DECISIONS made in the dead of night seldom speak of clean intentions.
In the short interlude when the country was without a prime minister, a series of appointments have been made in key posts in the power sector that require approval from the highest executive office. We are therefore left a little puzzled as to what these appointments mean.
The appointments include chief executive officers of at least three large distribution companies. Dead-of-night postings included the renewal of Sarfaraz Sial as CEO of Lahore Electric Supply Company, of Tariq Sadozai as CEO of Peshawar Electric Supply Company, serving all of Khyber Pakhtunkhwa and Mir Moosa Bahar as CEO of Sukkur Electric Power Company, serving Sukkur and upper Sindh.
In addition, to these postings, a spat developed between now former MD Pakistan Electric Power Company, one Rasul Khan Mehsud, and the newly inducted minister of water and power, the other Chaudhry of Gujrat, Ahmed Mukhtar.
The newly minted minister sacked the MD as his first exercise of ministerial powers, but the MD refused to relinquish his powers, until Tuesday’s cabinet meeting forced his hand.
Who exactly made these appointments is not known. Were the boards of these utilities part of the decision? In the case of Lesco, for instance, the board approved the posting after it had already been notified by the ministry and I strongly suspect they did so only to keep things amicable and not push a confrontation, since Mr Sial has reached the age of superannuation and has retired from service and only continues to serve in his position due to an extension granted, fittingly enough, in the dead of night.

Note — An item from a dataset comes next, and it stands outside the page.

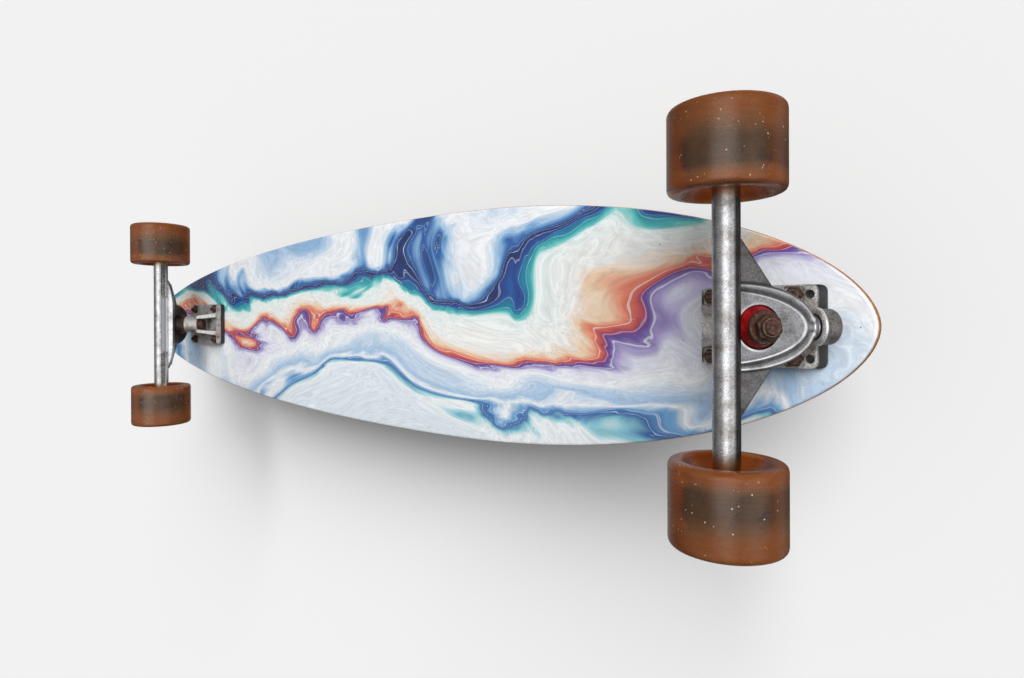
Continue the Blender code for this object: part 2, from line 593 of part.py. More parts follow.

All the reports in the papers about these developments are quick to point out the politics that lurk just beneath the surface. Regarding Mr Sadozai’s appointment, for instance, Dawn adds that it was made “…reportedly on the recommendation of JUI-F chief Maulana Fazlur Rehman…” and goes on to mention that the appointment was made on the same day as the new prime minister was elected.
Regarding the appointment of Mr Bahar in Sukkur, the report says it was “on the desire of a minister from Sindh” quoting a source in the water and power ministry. Mr Mehsud, the MD of Pepco, and Mr Durrani, the Chairman of Wapda, are both said to have “strong political backing of the Khyber Pakhtunkhwa government”.
Did the government try to buy the good maulana’s vote for their PM candidate in exchange for putting the maulana’s own man in charge of the distribution company that serves all of Khyber Pakhtunwa? If so, then you can get some idea of how important the post of CEO of a major power distribution company really is.
The power bureaucracy is the country’s biggest and oldest white elephant. In terms of the number of people it employs it is the largest single public-sector bureaucracy there is. In terms of the clout that its senior officers wield it is possibly the most powerful section of the civilian government after the police. There is little surprise that almost every appointment in its Byzantine offices is permeated with politics.
A superintending engineer of one circle can — if he knows how to play his cards right and if he can command the loyalty of his line men and bill collectors and executive engineers and operations and ‘customer services’ minions (and many can do all this) — make or break the fortunes of many an aspiring MPA and MNA.
For some perspective, look at how much the DISCOs (distribution companies) spend under what they call ‘provision for bad debts’, which are basically uncollected bills that are converted into loans and then written off. For Sepco, in fiscal year ended 2011 the amount under this head was Rs2.1bn, on total sales volume of less than Rs6bn.
For Pesco, the projected amount for the same period was Rs1.9bn. These are huge numbers, and the number of people that these figures entitle to free electricity must be very large. By Nepra (National Electric Power Regulatory Authority) rules, this must be less than two per cent of total sales.
I suppose it’s natural to expect some level of politicisation in the matter of allocating scarce electricity, but the symbiosis that exists between the political elites of this country and the power bureaucracy is an important obstacle to addressing the power crisis.
I’m becoming more and more convinced that far more than a technical or fiscal problem, the power crisis engulfing our country in fact grows out of this symbiotic relationship between the power bureaucracy and the political elites.
There was a time back in the 1990s when a similar state of affairs existed in the country’s financial sector, dominated by the big banks.
Many of us remember what it was like to go to the branch of a public-sector bank and try to get the simplest task performed. But more than that, the politicised allocation of credit coupled with the supreme power of the labour unions in these organisations, bestowed upon them a similar power and symbiotic relationship with political rulers.
Many of today’s fortunes have their beginnings in a ‘soft loan’ availed from a public bank during those years.
It was only in the second Nawaz Sharif government that the hammer came down hard on both these bureaucracies — the army was sent into Wapda and the banks were handed over to powerful boards and independent CEOs. The power bureaucracy survived, but the banks are now in private hands.
It’s high time to learn from this history. It’s high time to repeat for the power sector what was successfully done with the public-sector banks: hand the power companies over to strong and independent boards, empower them to appoint CEOs of their own choice, and give these CEOs hiring and firing power. Then kick back and watch the fun.